Guna mengurangi potensi konflik dan mengupayakan pendirian mall apakah sesuai regulasi dan bisa diterima masyarakat hendaknya Pemprov dan Pemkot duduk bersama. Kaji secara mendalam berbagai landasan hukum termasuk RTRW. Penuhi tahapan perijinan baru melaksanakan proyek. Satu hal yang juga penting, tanya masyarakat apakah masih butuh mall atau tidak. Di Solo pernah 2 mall tutup yakni Hero dan Ramayana yang berada di Slamet Riyadi yang merupakan jalur utama.
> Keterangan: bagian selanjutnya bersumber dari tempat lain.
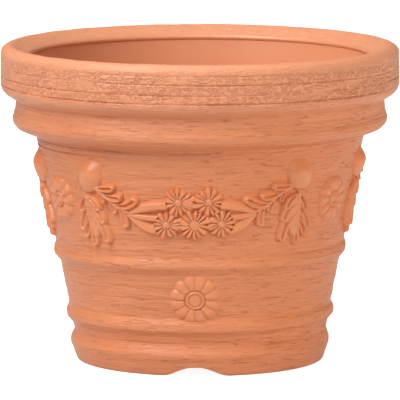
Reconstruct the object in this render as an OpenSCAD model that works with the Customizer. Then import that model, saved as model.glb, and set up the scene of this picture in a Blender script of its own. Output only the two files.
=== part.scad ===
// Round garden pot with an in-turned rim, a rolled shoulder, two hoops and a garland
// moulded into the wall, and the loose grate that keeps soil off its drain holes.
// Millimetres, +Z up. The origin is the centre of the ring that the pot stands on.
// The front, with a garland, a medallion and a notch in the foot, faces -Y.

/* [Pot] */
// Height from the ground to the crown of the rim
pot_h = 302; // [285:1:340]
// Thickness of the moulded wall
wall_t = 3.2; // [2.4:0.1:3.8]

/* [Collar] */
// Outer diameter of the collar
rim_d = 380; // [370:1:420]
// Height of the collar, from its underside to the crown
collar_h = 48; // [42:1:60]
// Rounding of the collar's top edge
crown_r = 8.5; // [6:0.5:10]
// Rounding of the collar's lower edge
collar_edge_r = 12; // [6:0.5:16]

/* [Lip] */
// Width of the rim's top, from the collar's side in to the mouth
rim_w = 29.5; // [26:0.5:37]
// Height from the top of the lip up to the crown
lip_drop = 7.2; // [5:0.2:12]
// Thickness of the rolled bead on the lip
lip_t = 5.8; // [4:0.2:8]

/* [Roll] */
// How far the roll lies inside the collar's side
roll_step = 11.5; // [9:0.5:17]
// How far the neck between the roll and the collar lies inside the collar's side
neck_step = 14; // [12:0.5:20]
// Height of the roll, from its underside to the collar
roll_h = 35.5; // [30:0.5:46]
// Rounding of the roll's lower edge
roll_edge_r = 16; // [8:1:20]

/* [Wall] */
// Diameter of the plain wall where it meets the roll
wall_top_d = 312; // [300:1:322]
// Diameter of the plain wall where it meets the foot
wall_low_d = 241; // [234:1:250]

/* [Hoops] */
// Height of the middle of the upper hoop
upper_hoop_z = 107.5; // [102:0.5:112]
// Height of the middle of the lower hoop
lower_hoop_z = 47; // [43:0.5:50]
// Height of one hoop
hoop_h = 19; // [12:1:24]
// How far a hoop stands out of the wall
hoop_proud = 3.6; // [2:0.2:5]

/* [Foot] */
// Height of the swelling round the foot
foot_h = 29; // [24:1:32]
// Diameter of the foot on the ground
foot_d = 229; // [222:1:234]
// Radius of the swelling's outline
foot_round = 22; // [20:1:30]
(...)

Kawasan Purwosari sendiri sudah ada Solo Square dan rencana pendirian SCP belum lagi jarak dengan pasar tradisional hanya 500 meter. Apakah hal ini tidak menyalahi Perda tentang perlindungan pasar tradisional yang sedang digodok DPRD Solo? Disisi lain, jika Jokowi hendak mempertahankan aset cagar budaya, segera keluarkan kebijakan pendataan BCB yang ada di Solo dan beri insentif supaya pengalihan bentuk dapat dicegah.
Untuk pak Bibit Waluyo, sebaiknya anda melakukan introspeksi. Anda dipilih oleh warga Jawa Tengah termasuk masyarakat Solo. Jika anda mengabaikan suara rakyat, berarti anda mengabaikan suara Tuhan. Kekuasaan itu tak ada yang abadi dan jika kita tak menggunakan dengan bijak, balasan yang akan kita terima akan setimpal. Mumpung belum terlambat, segera mintalah maaf pada Walikota Solo Joko Widodo dan masyarakat Solo secara umum.